In November 1979 Young released the gold Live Rust LP (#15), culled
from the fall 1978 shows and the soundtrack to a film of the tour
(directed by Young) entitled Rust Never Sleeps.
The Eighties was
a particularly strange and erratic decade for Young, even by his own unpredictable
standards. Right before presidential election week 1980, he issued Hawks
& Doves (#30), an enigmatic state- of-the-union address, with one side
of odd acoustic pieces and the other of rickety country songs. Exactly
one year later he released Re•ac•tor
(#27), an all-hard-rock LP, which,
despite its title, seemed to have little to do with nuclear power.
In 1982 he moved to Geffen and released Trans (#19), which introduced what
Young called "Neil 2" he fed his voice through a computerized vocoder and
sang songs like "Sample and Hold." He toured arenas as a solo performer
when the album was released,
singing his most-requested songs,
covering "backstage" action on a large video screen, and singing
along with his vocoderized video image on songs from Trans.
Young’s wandering got more extreme with Everybody’s Rockin’, a rockabilly-style album recorded and performed with a group he dubbed the Shocking Pinks, and his work started sliding down the charts. Old Ways was a country record with guest spots by Willie Nelson and Waylon Jennings. Landing on Water combined new-wave-like synthesizers with standard rock songs. In 1987, after appearing with his old cohorts in CSN at a Greenpeace benefit, Young rejoined the group briefly for the 1988 CSN&Y album, American Dream (#16, 1989).
Except for 1989’s
Freedom, none of Young’s Eighties albums was particularly well received
beyond the artist’s loyal core audience, though
some -- such as Trans -- had
captured critics’ interest. Many wrote off his Eighties period as
typical Neil Young flakiness. But there were events
in Young’s personal life that shed
light on his increased eccentricity. In 1978 his second son, Ben, was born
to his wife, Pegi, with cerebral palsy (in 1972, Young’s first son, Zeke,
was born to his then-companion, actress Carrie Snodgress, with a
milder version of the disorder). Later, in a 1992
interview with the New York Times,
Young said his Eighties output had reflected his frustration with not being
able to communicate with Ben: "Trans signified the end of one sound and
era and the beginning of another era, where I was indecipherable and no
one could understand what I was saying."
Young’s extramusical
activities during the Eighties were as unpredictable as the albums. In
1984, he spoke out in favor of Ronald Reagan. He also participated
in the 1985 Live Aid benefit and helped organize the subsequent Farm Aid
concerts. In 1986 Young and his wife
started the Bridge School in San
Francisco, a learning center for handicapped children with problems
communicating. In 1989 a group of
alternative rockers including Sonic
Youth, Pixies, and Dinosaur Jr contributed to The Bridge: A Tribute to
Neil Young whose proceeds went to the school. (Young also organized annual
benefit concerts for the school, at which a wide range of artists perform
each year.)
Hailed by
a new generation of postpunk musicians as the Granddaddy of Grunge,
Young had a major comeback beginning in 1989 with Freedom (#35),
his highest charter since Trans; he introduced its single, "Rockin’

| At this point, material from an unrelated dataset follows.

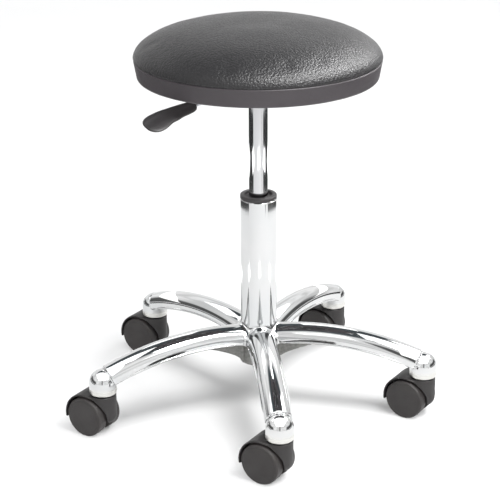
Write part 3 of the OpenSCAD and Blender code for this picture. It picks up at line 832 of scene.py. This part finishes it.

in the Free World," in an unbridled, transcendent 1989 performance on Saturday
Night Live. Young then regrouped Crazy Horse for Ragged
Glory (#31,1990), a raucous,
critically lauded album. With raw, feedback- and distortion-drenched
hard rock, the album proved the extent of Young’s influence on younger
alternative-rock bands such as Dinosaur Jr and Soul Asylum. In 1991
he embraced that new generation of bands by taking noise-rockers Sonic
Youth and Social Distortion on the road; the tour was documented on Weld
(whose 35-minute instrumental companion Arc featured extended, noisy feedback
jams).
Harvest Moon (#16, 1992), found Young doing his acoustic/folk songs again. A sequel to Harvest, it was his biggest seller in 13 years. In 1992 Young appeared at the 50th birthday celebration for Bob Dylan, covering Dylan’s "Just Like Tom Thumb’s Blues" and "All Along the Watchtower." Released in 1993, Lucky Thirteen compiles Young’s Geffen material, and Unplugged documents his live, acoustic performances following the release of Harvest Moon.
In 1994 Young contributed the haunting title song to Jonathan Demme’s film Philadelphia, which was nominated for an Oscar. He also released Sleeps with Angels (#9, 1994), his strongest, most consistent, and critically lauded album since Rust Never Sleeps. After performing with Pearl Jam several times, in 1995 Young collaborated with the group on the album Mirror Ball, released to rave reviews in mid-1995.